Cuban police reportedly freed dissident artist Luis Manuel Otero Alcántara on Thursday afternoon after he went missing Monday shortly before the arrival of King Felipe VI of Spain and wife Queen Letizia.
Authorities appear at press time not to have charged him with anything, though they had reportedly threatened to legally detail him on charges of “public disorder.” They never elaborated on what behavior led to the threat of the charge and offered no legal reason to detain him.
The San Isidro Movement, the dissident coalition Otero founded, announced his release on Thursday, after international human rights groups pressured the regime to release him or offer him due process if charged with a crime.
The U.S.-based Martí Noticias reported that, three days into his detention, police would offer no explanation for why Otero was not free.
“They are going to investigate it and they have 72 hours to fine him, free him, or charge him,” Claudia Genlui Hidalgo, Otero’s girlfriend, said police officers told her on Wednesday. They suggested the artist may face charges of “public disorder,” but did not indicate what he had done to justify the charge.
Martí reported that Otero is facing charges of “aggravated disrespect,” a crime in Cuba, from last September.
Artists at Risk Connection (ARC) and PEN America, international organizations that advocate for free expression, issued a joint statement Wednesday urging Cuba to release Otero.
“In recent months, the artist has reportedly been detained arbitrarily on 14 different occasions. These recurrent attacks normalize injustice and show the lengths to which Cuban officials will go to silence dissent, terrorize artists, and limit freedom of expression.,” ARC director Julie Trébault said. “We call on the Cuban government to disclose Luis Manuel Otero Alcántara’s whereabouts and detention status and to release him immediately.”
The communist Cuban regime typically harasses dissidents into silence, imprisons them indefinitely, or otherwise “disappears” them when receiving special international guests. Major violent crackdowns on pro-democracy groups occurred during the visits of Pope Francis and former American President Barack Obama in recent memory.

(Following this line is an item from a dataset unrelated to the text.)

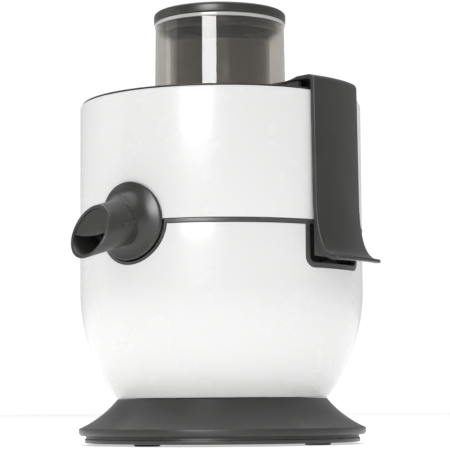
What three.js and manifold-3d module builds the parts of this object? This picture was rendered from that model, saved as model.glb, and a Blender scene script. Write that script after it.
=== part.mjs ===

King Felipe and Queen Letizia visited Havana – the first time the Spanish royals have done so in history – on the occasion of the 500th anniversary of the founding of Havana by Spaniards. The royals took photo ops in front of the oversized image of communist murderer Ernesto “Che” Guevara in the capital and Felipe reportedly paid a personal visit to dictator Raúl Castro on Thursday.
Spain’s foreign ministry told reporters that Spain “couldn’t not be there” on the anniversary of the founding of the city, despite the gruesome war for independence that Spanish creoles fought against their European brethren during the turn of the 20th century.
The visit by the king and queen of Spain appears to have had a similar effect, resulting in the mass arrests of members of the Ladies in White movement – a group of women dissidents whose sole act of protest is to attempt to attend Catholic Mass every Sunday before getting beaten and arrested. Also missing for over a month prior to the visit is the head of the largest dissident group in the country, the Patriotic Union of Cuba (UNPACU), José Daniel Ferrer.
Unlike those activists, Otero works as an artist, typically organizing dissident performances or expressive events to exist outside the sphere of communist influence. His disappearance occurred two days after the independent youth blog YUCAByte published an extensive profile of his work.
Among the various projects that Otero has spearheaded is the founding of the Museum of Dissidence in Cuba, intended to chronicle the fight of the martyrs that have died under the over 60 years of communist rule. In 2015, following the 2014 announcement by former President Obama that the United States would make concessions to the Castro regime, Otero walked the streets of Havana in a complete Tropicana showgirl outfit to represent the objectification of the Cuban people in the eyes of tourists who visited the island despite the intense repression against the native population.
Early this year, authorities arrested Otero for staging a footrace carrying American flags in Havana, an homage to dissident Daniel Llorente, beaten publicly and forced into a “mental health” facility for a year after interrupting the communist May Day parade by waving a U.S. flag. Llorente was forced into exile in Guyana this year and threatened with prison or death if he returned to his home country.
Otero also participated and led campaigns against Decree 349, a law that made it illegal to create an individual work of art without permission from the Castro regime.
Most recently, the San Isidro Movement launched a campaign called “The Flag Belongs to All,” a protest to a new series of laws limiting how Cubans could use or wear their own flag. The campaign featured a photo exhibit with images of Cubans around the world waving their flag.